Dried basil retains the aromatic sweetness of fresh basil and is indispensable in Italian cooking. It’s great for seasoning sauces, soups, and pizzas. Basil also pairs well with garlic, olive oil, and tomatoes.


Ground ginger has a warm, spicy flavor and is commonly used in baking, Asian cuisine, and spice blends like curry powder. Fresh ginger root is also incredibly versatile and adds a zesty, aromatic quality to dishes.

Bay Leaves

Bay leaves have a subtle, herbal flavor that enhances soups, stews, and sauces. They are typically added whole and removed before serving. Bay leaves infuse dishes with a complex, slightly floral note.


Thyme is a versatile herb with a slightly minty, lemony flavor. It’s used in French, Mediterranean, and Caribbean cuisines and pairs well with meats, vegetables, and legumes.

Both fresh and dried thyme are valuable in the kitchen.


Coriander seeds have a warm, citrusy flavor and are often used in Indian, Middle Eastern, and Latin American cooking. Ground coriander is convenient for spice blends and marinades, while whole seeds can be toasted for added depth.

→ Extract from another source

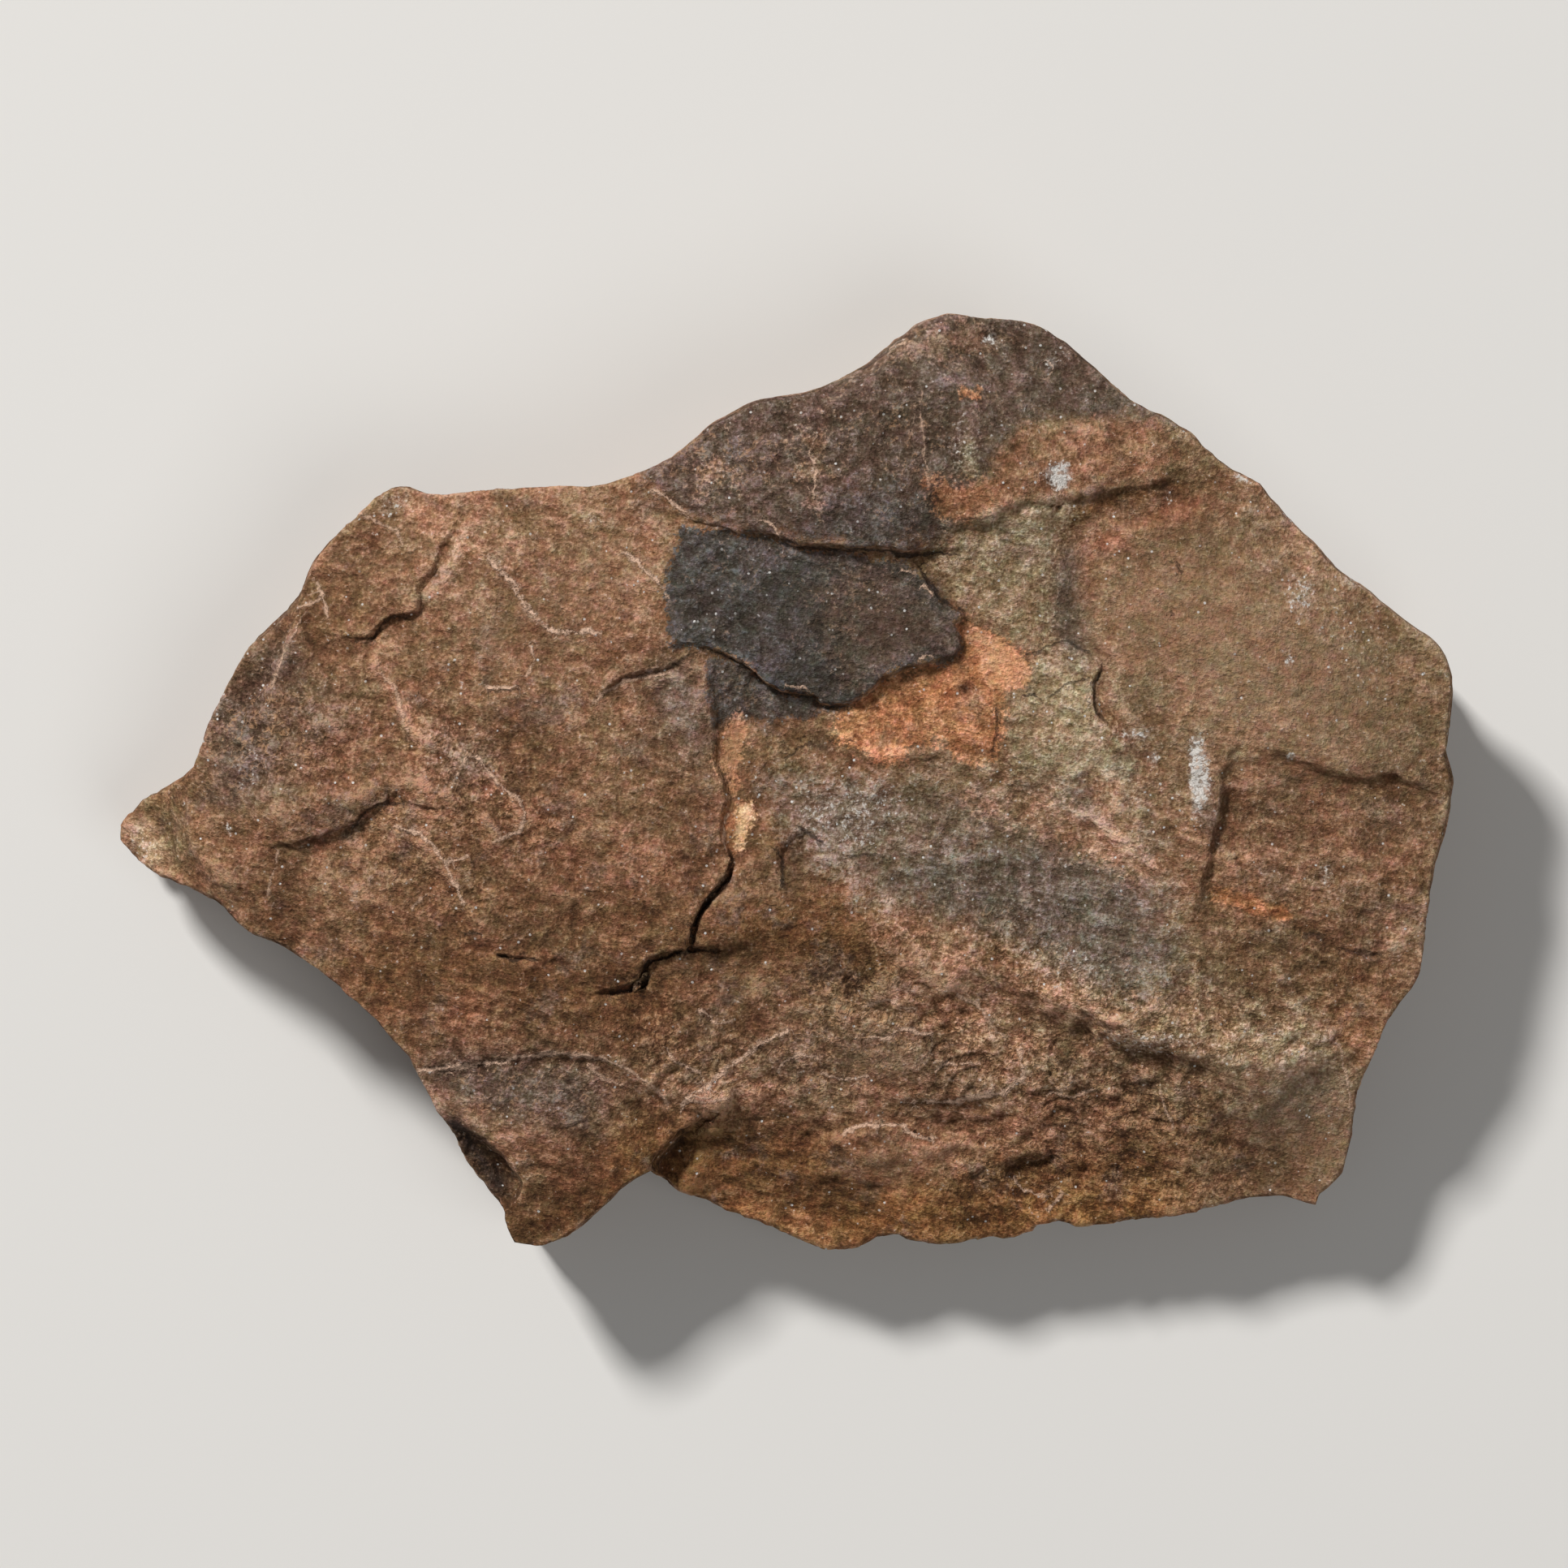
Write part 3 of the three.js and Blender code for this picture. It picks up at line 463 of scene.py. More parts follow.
PAINTS = {
    "bark": srgb(121, 86, 60),
    "khaki": srgb(138, 111, 84),
    "ochre": srgb(132, 87, 46),
    "dusk": srgb(80, 66, 58),
    "tan": srgb(149, 112, 85),
    "peach": srgb(176, 130, 100),
    "umber": srgb(92, 59, 30),
    "plum": srgb(98, 80, 69),
    "ash": srgb(124, 105, 89),
    "slate": srgb(100, 86, 73),
    "olive": srgb(124, 98, 68),
    "rust": srgb(162, 108, 72),
    "red": srgb(134, 89, 64),
    "lichen": srgb(157, 132, 103),
    "cream": srgb(200, 166, 132),
    "char": srgb(67, 61, 56),
    "salmon": srgb(206, 150, 112),
    "lip": srgb(190, 136, 100),
    "brick": srgb(124, 83, 57),
    "orange": srgb(180, 118, 78),
    "flesh": srgb(224, 176, 134),
    "pitch": srgb(48, 34, 25),
    "thread": srgb(206, 156, 112),
    "vein": srgb(234, 194, 166),
    "seam_and_shade": srgb(44, 31, 22),
    "powder_and_glints": srgb(228, 222, 214),
    "mica_glint": srgb(236, 232, 226),
}

# Broad stains and a few strokes of painted shade and painted light, each marked, laid one over
# another in this order: paint, reach in squares, strength, route.
STAINS_AND_PAINTED_LIGHT = [
    ("khaki", 190, 0.9, [(1340, 640), (1600, 800), (1620, 1150)]),
    ("tan", 60, 0.5, [(1060, 960), (1200, 950)]),
    ("khaki", 110, 0.5, [(1100, 1290), (1350, 1300), (1620, 1350)]),
    ("ochre", 60, 0.85, [(800, 1450), (920, 1500), (1150, 1500), (1400, 1490)]),
    ("tan", 90, 0.6, [(580, 700), (740, 710)]),
    ("peach", 26, 0.4, [(520, 630), (560, 660)]),
    ("umber", 40, 0.4, [(190, 970), (260, 920), (320, 860), (400, 760)]),
    ("char", 30, 0.55, [(345, 815), (306, 890), (292, 960)]),
    # painted shadow at the foot of the hook's ledge
    ("umber", 30, 0.4, [(470, 765), (545, 790)]),
    ("umber", 36, 0.6, [(470, 1230), (530, 1268), (610, 1286)]),
    ("plum", 42, 0.5, [(290, 870), (330, 930), (400, 900)]),
    ("olive", 22, 0.6, [(190, 990), (215, 1060)]),
    ("red", 42, 0.5, [(430, 930), (540, 960), (640, 1020)]),
    ("peach", 14, 0.4, [(470, 790), (500, 850), (520, 890), (560, 920)]),
    ("red", 40, 0.4, [(700, 1040), (800, 1060)]),
    ("umber", 44, 0.7, [(480, 1180), (600, 1210), (720, 1230), (800, 1230)]),
    ("umber", 26, 0.4, [(790, 1130), (860, 1160)]),
    ("red", 32, 0.5, [(520, 1260), (600, 1250)]),
    ("plum", 36, 0.4, [(560, 1340), (720, 1350)]),
    ("red", 24, 0.8, [(690, 1445), (720, 1450)]),
    ("umber", 40, 0.8, [(610, 1450), (650, 1510), (720, 1490)]),
    ("peach", 13, 0.6, [(540, 1350), (590, 1374), (625, 1408), (640, 1450)]),
    ("olive", 16, 0.5, [(640, 1450), (650, 1480)]),
    ("plum", 34, 0.7, [(560, 1330), (650, 1340), (700, 1350)]),
    ("pitch", 15, 1.0, [(560, 1384), (584, 1416), (602, 1442), (614, 1464)]),
    ("umber", 40, 0.6, [(860, 1400), (960, 1420), (1060, 1430)]),
    ("rust", 24, 0.5, [(900, 1460), (1000, 1510)]),
    ("peach", 20, 0.5, [(1040, 1440), (1180, 1430)]),
    ("umber", 26, 0.9, [(1180, 1480), (1290, 1440), (1420, 1430)]),
    ("umber", 30, 0.35, [(1400, 1360), (1480, 1380), (1530, 1420)]),
    ("plum", 40, 0.3, [(980, 1300), (1150, 1300)]),
    ("umber", 44, 0.9, [(930, 1150), (1030, 1165), (1120, 1205), (1220, 1215)]),
    ("rust", 18, 0.4, [(1000, 1085), (1060, 1110)]),
    ("ash", 40, 0.4, [(1560, 1400), (1620, 1350)]),
    ("umber", 36, 0.6, [(1480, 1390), (1560, 1430)]),
    ("umber", 34, 0.6, [(1640, 1020), (1740, 1070)]),
    # painted shade: the sunken field's side wall, its top edge and its corner
    ("umber", 20, 0.5, [(1520, 903), (1512, 960), (1506, 1030), (1490, 1110)]),
    ("umber", 15, 0.7, [(1560, 930), (1620, 950), (1670, 968), (1750, 990)]),
    ("umber", 15, 0.6, [(1700, 950), (1712, 970)]),
    ("umber", 44, 0.8, [(840, 1440), (940, 1440), (1040, 1450)]),
    ("red", 40, 0.6, [(1500, 1080), (1620, 1130), (1700, 1230)]),
    ("red", 34, 0.6, [(1080, 1370), (1200, 1390), (1340, 1380)]),
    ("cream", 34, 0.5, [(1460, 1265), (1540, 1285), (1620, 1280)]),
    ("tan", 30, 0.7, [(1140, 1180), (1260, 1250), (1330, 1270)]),
    # painted light on a slope that the slab shades
    ("lichen", 26, 0.7, [(1290, 1005), (1350, 1040)]),
    ("lichen", 26, 0.6, [(1130, 955), (1220, 965)]),
    # painted light below the dome's lip, where the slab's own shadow falls
    ("lichen", 22, 0.8, [(1200, 655), (1270, 665)]),
    ("tan", 40, 0.6, [(1590, 1110), (1690, 1150)]),
    ("umber", 40, 0.3, [(560, 1080), (700, 1160), (860, 1130)]),
    ("rust", 32, 0.5, [(1640, 1230), (1690, 1290)]),
    ("red", 70, 0.5, [(1560, 990), (1690, 1080)]),
    ("olive", 60, 0.4, [(1500, 1170), (1640, 1180)]),
    ("tan", 100, 0.4, [(1440, 760), (1600, 840)]),
    ("olive", 50, 0.4, [(1720, 780), (1750, 900)]),
    ("tan", 22, 0.8, [(1540, 600), (1600, 690)]),
    ("bark", 50, 0.7, [(1330, 700), (1400, 660), (1500, 610)]),
    ("red", 14, 0.9, [(1345, 690), (1380, 652), (1470, 622)]),
    # painted shadow in the trough under the rust-red bed
    ("umber", 13, 0.9, [(1310, 640), (1380, 615), (1450, 598)]),
    ("olive", 20, 0.6, [(1450, 580), (1480, 570)]),
    ("tan", 50, 0.5, [(1300, 1010), (1420, 1080)]),
    ("ash", 24, 0.6, [(1000, 1045), (980, 1075)]),
    ("ash", 30, 0.5, [(580, 940)]),
    ("plum", 34, 0.75, [(830, 850), (850, 900)]),
    # painted shade in the trough at the lobe's side
    ("plum", 18, 0.8, [(1312, 690), (1310, 740), (1320, 800)]),
    ("peach", 26, 0.6, [(1110, 1235), (1190, 1262), (1250, 1290)]),
    ("umber", 24, 0.4, [(1375, 1268), (1450, 1290)]),
    ("umber", 34, 0.4, [(1540, 1200), (1640, 1206), (1740, 1214)]),
    ("tan", 26, 0.6, [(1650, 1128), (1725, 1150)]),
    # painted shade along the sunken nook's high side
    ("umber", 34, 0.7, [(968, 1034), (985, 1090), (1035, 1132)]),
    ("umber", 30, 0.5, [(860, 1432), (935, 1452)]),
    ("peach", 22, 0.5, [(800, 1330), (870, 1340), (940, 1330)]),
    ("tan", 50, 0.35, [(780, 900)]),
    ("tan", 34, 0.5, [(1062, 1066), (1130, 1092)]),
    ("umber", 40, 0.25, [(330, 890), (430, 950)]),
    ("tan", 40, 0.3, [(1000, 1330), (1240, 1350)]),
    ("cream", 14, 0.6, [(172, 1030), (184, 1052)]),
    ("olive", 24, 0.6, [(940, 910), (1000, 915)]),
]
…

    Stocking your kitchen with these essential spices will ensure you’re prepared to tackle a wide range of recipes and cuisines. Each spice brings its unique flavor and character, transforming ordinary ingredients into extraordinary meals. Experiment with different combinations and discover the magic that these spices can bring to your culinary creations.

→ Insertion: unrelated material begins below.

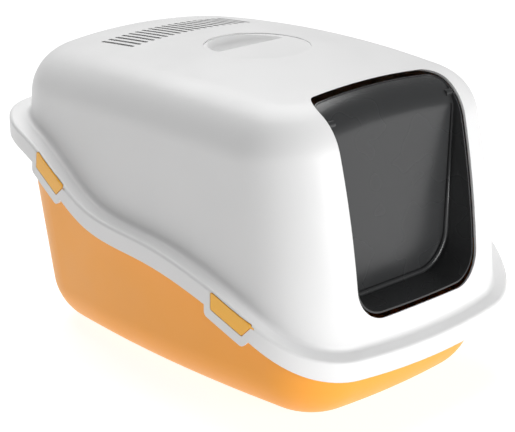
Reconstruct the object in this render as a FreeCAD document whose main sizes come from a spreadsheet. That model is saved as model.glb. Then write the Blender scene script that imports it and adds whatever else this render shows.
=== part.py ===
"""Hooded cat litter box: a wavy-edged tray, a domed hood, a swing flap, four clips and a roof filter.

Frame: +Z up, the flap end faces -Y, origin at the centre of the footprint on the resting face.
All sizes are in millimetres and live in the "sizes" spreadsheet.
"""
import FreeCAD, Part
import os
import Sketcher
from FreeCAD import Placement, Rotation, Vector

HALF_TURN = 3.141592653589793

doc = FreeCAD.newDocument("litter_box")
sizes = doc.addObject("Spreadsheet::Sheet", "sizes")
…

    Nutmeg has a warm, nutty flavor that is often associated with holiday baking, but it’s also great in savory dishes like creamy sauces and soups. Freshly grated nutmeg provides the most robust flavor, but pre-ground nutmeg is convenient and still flavorful.


    Cloves have a strong, sweet, and slightly bitter flavor. They are used sparingly in both sweet and savory dishes. Ground cloves are great for baking, while whole cloves can be used to infuse flavor into liquids like mulled wine or stews.

    Cayenne Pepper

    Cayenne pepper is made from dried, ground cayenne chilies. It’s very hot and adds a significant kick to any dish. A small amount goes a long way, making it ideal for spicing up soups, stews, and marinades.

    Mustard Seeds

    Mustard seeds have a pungent, slightly bitter flavor. They are used in Indian cooking, pickling, and to make homemade mustard. The seeds can be toasted to enhance their flavor before adding them to dishes.

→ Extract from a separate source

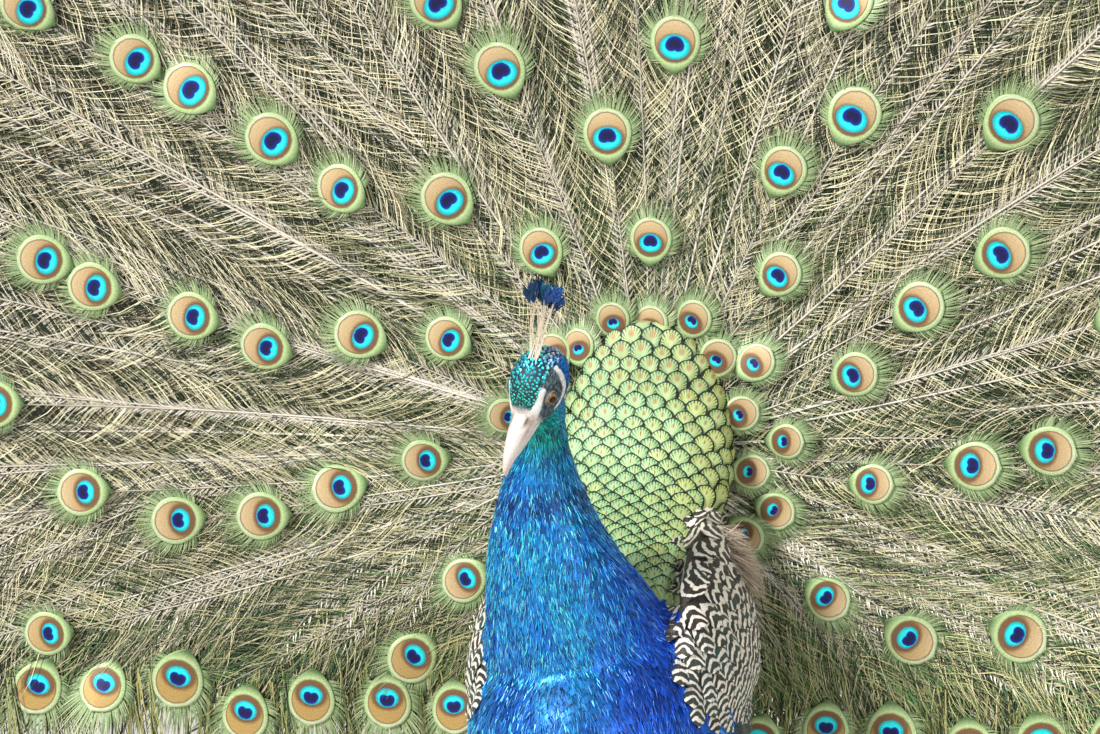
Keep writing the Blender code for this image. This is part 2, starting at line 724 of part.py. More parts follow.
def build_rump():
    """The soft dark feathers under the tail, seen from behind at the foot of the fan."""
    start = TAIL_HUB + Vector((0, RUMP_SETBACK, -0.025))
    rings = []
    for share, half_width, half_height in RUMP_STATIONS:
        centre = start + Vector((0, RUMP_LENGTH, -RUMP_DROP)) * share
        rings.append(oval(centre, Vector((1, 0, 0)), Vector((0, 0, 1)), half_width, half_height,
                          half_height, 16))
    piece = add_object("undertail", loft(rings, domes=(0.0, 0.012)), "dark_underparts")
    combine(piece, bpy.data.objects["trunk_cutter"])


clear_scene()
BIRD = collection("peacock")
CUTTERS = collection("cutters")
build_trunk_and_neck()
build_head()
build_bill()
build_crest()
build_wings()
build_legs()
build_train()
build_tail()
build_mantle()
build_rump()
centre_on_origin()
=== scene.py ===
# %% [markdown]
# # A peacock in full display
# The solids of the bird come first, as a fixed frame in metres: it faces -Y, its left side is +X and its
# toes rest on z = 0. Everything below dresses that frame in skin and feathers. Each feather is real mesh,
# made by array arithmetic, because a train of two hundred feathers has far too many barbs to place by hand.

# %% Load the frame
import math

import bmesh
import bpy
import numpy as np
from mathutils import Euler, Matrix, Vector
from mathutils.bvhtree import BVHTree


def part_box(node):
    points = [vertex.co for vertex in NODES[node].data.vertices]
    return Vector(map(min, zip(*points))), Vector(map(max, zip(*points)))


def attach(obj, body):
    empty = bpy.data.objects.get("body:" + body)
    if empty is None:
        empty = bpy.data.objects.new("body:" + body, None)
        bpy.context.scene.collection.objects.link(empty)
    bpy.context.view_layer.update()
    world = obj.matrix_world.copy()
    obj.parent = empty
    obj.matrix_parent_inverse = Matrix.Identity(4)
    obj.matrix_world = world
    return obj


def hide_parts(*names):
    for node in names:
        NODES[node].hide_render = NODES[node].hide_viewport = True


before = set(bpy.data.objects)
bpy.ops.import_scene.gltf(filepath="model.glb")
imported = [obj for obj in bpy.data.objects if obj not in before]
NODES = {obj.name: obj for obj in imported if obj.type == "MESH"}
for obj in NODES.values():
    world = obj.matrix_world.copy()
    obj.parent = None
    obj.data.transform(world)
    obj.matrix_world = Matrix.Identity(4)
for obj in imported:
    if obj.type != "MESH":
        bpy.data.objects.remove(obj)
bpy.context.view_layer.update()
TRAIN_NODES = sorted(name for name in NODES if name.startswith("train_"))
FLESH_NODES = ["trunk", "neck_lower", "neck_upper", "head", "mantle", "undertail",
               "wing_left", "wing_right", "thigh_left", "thigh_right"]

# %% [markdown]
# ## Camera
# A portrait of a displaying bird is taken from far enough away that the neck isn't swollen by perspective.
# The camera stands at the height of the bird's head, a little to its left, and looks slightly down. Its
# place follows from the hub of the fan, which is where all the shafts of the train meet.

# %% Camera at the portrait angle
FAN_RADIUS = 1.190
FAN_BOW = 0.200
FAN_HUB = Vector((0.0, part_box("train_top")[1].y - 0.0012, 0.520))
VIEW_AZIMUTH = math.radians(13)
VIEW_ELEVATION = math.radians(7)
VIEW_DISTANCE = 2.8
VIEW_LENS = 105.4
AIM_LEFT, AIM_ABOVE = 0.0870, 0.0722    # from the hub to the aim, as the camera sees it


def link(made):
    """Put a new object into the scene and hand it back."""
    bpy.context.scene.collection.objects.link(made)
    return made


def place_camera():
    right = Vector((math.cos(VIEW_AZIMUTH), math.sin(VIEW_AZIMUTH), 0))
    toward = Vector((math.sin(VIEW_AZIMUTH) * math.cos(VIEW_ELEVATION),
                     -math.cos(VIEW_AZIMUTH) * math.cos(VIEW_ELEVATION), math.sin(VIEW_ELEVATION)))
    up = toward.cross(right)
    data = bpy.data.cameras.new("portrait_camera")
    data.lens = VIEW_LENS
    data.sensor_width = 36.0
    data.clip_end = 60.0
    camera = link(bpy.data.objects.new("portrait_camera", data))
    aim = FAN_HUB - right * AIM_LEFT + up * AIM_ABOVE
    turn = Matrix((right, up, toward)).transposed()
    camera.matrix_world = Matrix.Translation(aim + toward * VIEW_DISTANCE) @ turn.to_4x4()
    bpy.context.scene.camera = camera
    print("camera at", [round(v, 3) for v in camera.matrix_world.translation])


place_camera()

# %% [markdown]
# ## Materials as sums
# Most finishes below measure a distance on the feather and paint by it. Shader nodes can do that, but a
# chain of Math nodes is hard to read. So a socket is wrapped as a term of a sum: writing a * b + c adds the
# nodes, and a few short calls stand for noise, steps and blends of colour.

# %% Terms that add Math nodes
class Term:
    """A socket to reckon with: each operator adds one Math node to its material."""

    def __init__(self, finish, socket):
        self.finish, self.socket = finish, socket

    def __add__(self, other):
        return self.finish.math("ADD", self, other)

    def __sub__(self, other):
        return self.finish.math("SUBTRACT", self, other)

    def __mul__(self, other):
        return self.finish.math("MULTIPLY", self, other)

    def __truediv__(self, other):
        return self.finish.math("DIVIDE", self, other)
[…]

    Fenugreek has a unique sweet, nutty flavor with a hint of maple. It’s often used in Indian and Middle Eastern cuisines, particularly in spice blends like curry powder. Both the seeds and ground fenugreek are useful.


    Allspice has a flavor reminiscent of a combination of cinnamon, nutmeg, and cloves. It’s used in both sweet and savory dishes, particularly in Caribbean cuisine. Ground allspice is commonly used, but whole berries can be used for pickling or infusions.


    Saffron is one of the most expensive spices in the world due to the labor-intensive process of harvesting it. It has a distinctive flavor and aroma and adds a vibrant yellow color to dishes. Saffron is often used in Spanish, Italian, and Middle Eastern cuisine.


    Rosemary has a strong, pine-like flavor and is used in Mediterranean cooking. It pairs well with roasted meats, potatoes, and bread. Both fresh and dried rosemary are useful, though dried rosemary can be quite potent.


    Sage has a slightly peppery flavor with hints of mint, eucalyptus, and lemon. It’s often used in stuffing, sausages, and to flavor poultry and pork. Both fresh and dried sage are versatile in the kitchen.


    Cardamom has a sweet, floral flavor with hints of citrus and spice. It’s used in both sweet and savory dishes in Indian, Middle Eastern, and Scandinavian cuisines. Ground cardamom is convenient, but whole pods are also available for more intense flavor.


    Sumac has a tangy, lemony flavor and is commonly used in Middle Eastern cuisine. It’s a great way to add acidity to dishes without using liquid. Sumac is often sprinkled over salads, meats, and rice.

      Tips for Using and Storing Spices

      Buy in Small Quantities: Spices lose their potency over time, so it’s best to buy them in small amounts to ensure they remain fresh.

      Store Properly: Keep spices in a cool, dark place away from direct sunlight and heat sources.

      Airtight containers help preserve their flavor and aroma.

      Toast Whole Spices: Toasting whole spices before grinding them can release essential oils and enhance their flavor.

      Grind Fresh: When possible, grind whole spices just before using them for the most vibrant flavor.

      Experiment and Balance: Use spices in combination to create complex flavors. Balance is key; start with small amounts and adjust to taste.

      A diverse collection of spices not only elevates the flavor of your cooking but also opens up a world of culinary possibilities. By incorporating these essential spices into your kitchen, you’ll be able to explore and enjoy a wide array of cuisines and dishes. Experimenting with different spices will not only improve your cooking skills but also enhance your appreciation for the rich tapestry of flavors that they offer.